**To do**
Repeat exactly what appears from the opening line of the listing to the line with "BOX_STITCH_HEIGHT = 18.5 * MM", inclusive.

**Supplied material**
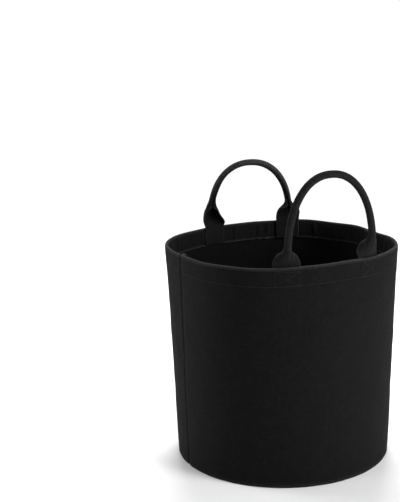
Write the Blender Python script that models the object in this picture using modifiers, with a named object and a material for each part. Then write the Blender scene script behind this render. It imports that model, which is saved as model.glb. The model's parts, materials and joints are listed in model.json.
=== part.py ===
"""Fabric grow bag: two felt wall panels, a sewn-in base and two rolled-strap handles.

Run with: blender --background --python part.py

The bag stands on z = 0 with the centre of its base at the origin. Its two side seams lie on
the X axis and its handles face -Y (front) and +Y (back). All lengths are in metres.
"""

from math import acos, asin, atan2, cos, pi, radians, sin

import bmesh
import bpy
from mathutils import Matrix, Vector

MM = 0.001

# Felt, thread and the gap kept between neighbouring pieces
FELT = 2.0 * MM
CLEARANCE = 0.3 * MM
THREAD_RADIUS = 0.35 * MM
THREAD_DEPTH = CLEARANCE + THREAD_RADIUS

# Bag
RIM_HEIGHT = 285.0 * MM
RIM_RADIUS = 150.0 * MM
BASE_RADIUS = 141.8 * MM
RIM_SQUARENESS = 0.0297
RIM_RIPPLE = 0.0044
RIM_SKEW = 0.0068
WALL_SEGMENTS = 36
WALL_ROWS = 3

# Turned edges: a fold holds two layers of felt a little apart
LAYER_GAP = 0.4 * MM
FOLD_RADIUS = (FELT + LAYER_GAP) / 2
FOLD_SEGMENTS = 4
WALL_DEPTH = FELT / 2
HEM_DEPTH = WALL_DEPTH + 2 * FOLD_RADIUS
HEM_HEIGHT = 26.0 * MM
BASE_ALLOWANCE = 9.0 * MM
SEAM_ALLOWANCE = 9.0 * MM
SEAM_CORNER_RADIUS = 5.0 * MM
SEAM_FLAT_Y = CLEARANCE / 2
SEAM_CORNER_SEGMENTS = 3
SEAM_FLAT_SEGMENTS = 2
ALLOWANCE_CUT_HEIGHT = 10.5 * MM

# Base panel
BASE_EDGE_RADIUS = BASE_RADIUS - HEM_DEPTH - FELT / 2 - 0.45 * MM
BASE_CORNER_RADIUS = 3.0 * MM
BASE_EDGE_HEIGHT = 8.0 * MM
BASE_SEGMENTS = 64

# Stitch rows
TOPSTITCH_DROP = 3.2 * MM
HEM_STITCH_DROP = 23.0 * MM
SIDE_STITCH_INSET = 6.8 * MM
BASE_STITCH_HEIGHT = 5.0 * MM
BOX_STITCH_WIDTH = 28.0 * MM
BOX_STITCH_HEIGHT = 18.5 * MM

# Handle strap: flat at its ends, rolled into a tube along the middle
STRAP_WIDTH = 33.0 * MM
ROLLED_WIDTH = 21.5 * MM
ROLLED_ANGLE = 5.9
ROLL_LENGTH = 25.0 * MM
ROLL_EASE = 1.6
TAIL_GAP = 0.5 * MM
TAIL_DEPTH = HEM_DEPTH + FELT / 2 + TAIL_GAP + FELT / 2
TAIL_TOP = -0.5 * MM
TAIL_BOTTOM = -25.0 * MM
HINGE_HEIGHT = 10.0 * MM
LOOP_START = 14.3 * MM
ARCH_BASE = 10.0 * MM
ARCH_HALF_WIDTH = 59.0 * MM
ARCH_HEIGHT = 95.5 * MM
ARCH_FULLNESS = 2.2
NECK_TOP = 34.0 * MM
NECK_STEPS = 9
ARCH_SEGMENTS = 18
STRAP_SEGMENTS = 10
FLEX_ROWS = 5
TAIL_COLUMNS = 6
TAIL_ROWS = 3
SLIT_TURN = radians(50)
SLIT_TURN_LENGTH = 45.0 * MM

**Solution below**
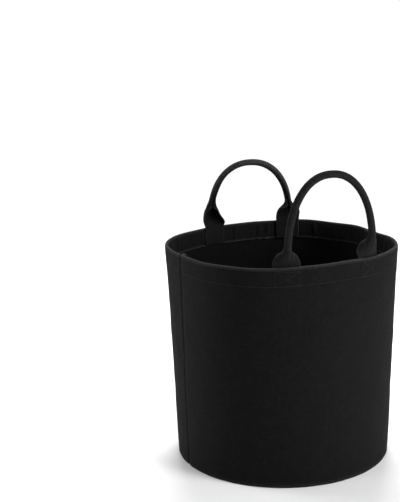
Write the Blender Python script that models the object in this picture using modifiers, with a named object and a material for each part. Then write the Blender scene script behind this render. It imports that model, which is saved as model.glb. The model's parts, materials and joints are listed in model.json.
=== part.py ===
"""Fabric grow bag: two felt wall panels, a sewn-in base and two rolled-strap handles.

Run with: blender --background --python part.py

The bag stands on z = 0 with the centre of its base at the origin. Its two side seams lie on
the X axis and its handles face -Y (front) and +Y (back). All lengths are in metres.
"""

from math import acos, asin, atan2, cos, pi, radians, sin

import bmesh
import bpy
from mathutils import Matrix, Vector

MM = 0.001

# Felt, thread and the gap kept between neighbouring pieces
FELT = 2.0 * MM
CLEARANCE = 0.3 * MM
THREAD_RADIUS = 0.35 * MM
THREAD_DEPTH = CLEARANCE + THREAD_RADIUS

# Bag
RIM_HEIGHT = 285.0 * MM
RIM_RADIUS = 150.0 * MM
BASE_RADIUS = 141.8 * MM
RIM_SQUARENESS = 0.0297
RIM_RIPPLE = 0.0044
RIM_SKEW = 0.0068
WALL_SEGMENTS = 36
WALL_ROWS = 3

# Turned edges: a fold holds two layers of felt a little apart
LAYER_GAP = 0.4 * MM
FOLD_RADIUS = (FELT + LAYER_GAP) / 2
FOLD_SEGMENTS = 4
WALL_DEPTH = FELT / 2
HEM_DEPTH = WALL_DEPTH + 2 * FOLD_RADIUS
HEM_HEIGHT = 26.0 * MM
BASE_ALLOWANCE = 9.0 * MM
SEAM_ALLOWANCE = 9.0 * MM
SEAM_CORNER_RADIUS = 5.0 * MM
SEAM_FLAT_Y = CLEARANCE / 2
SEAM_CORNER_SEGMENTS = 3
SEAM_FLAT_SEGMENTS = 2
ALLOWANCE_CUT_HEIGHT = 10.5 * MM

# Base panel
BASE_EDGE_RADIUS = BASE_RADIUS - HEM_DEPTH - FELT / 2 - 0.45 * MM
BASE_CORNER_RADIUS = 3.0 * MM
BASE_EDGE_HEIGHT = 8.0 * MM
BASE_SEGMENTS = 64

# Stitch rows
TOPSTITCH_DROP = 3.2 * MM
HEM_STITCH_DROP = 23.0 * MM
SIDE_STITCH_INSET = 6.8 * MM
BASE_STITCH_HEIGHT = 5.0 * MM
BOX_STITCH_WIDTH = 28.0 * MM
BOX_STITCH_HEIGHT = 18.5 * MM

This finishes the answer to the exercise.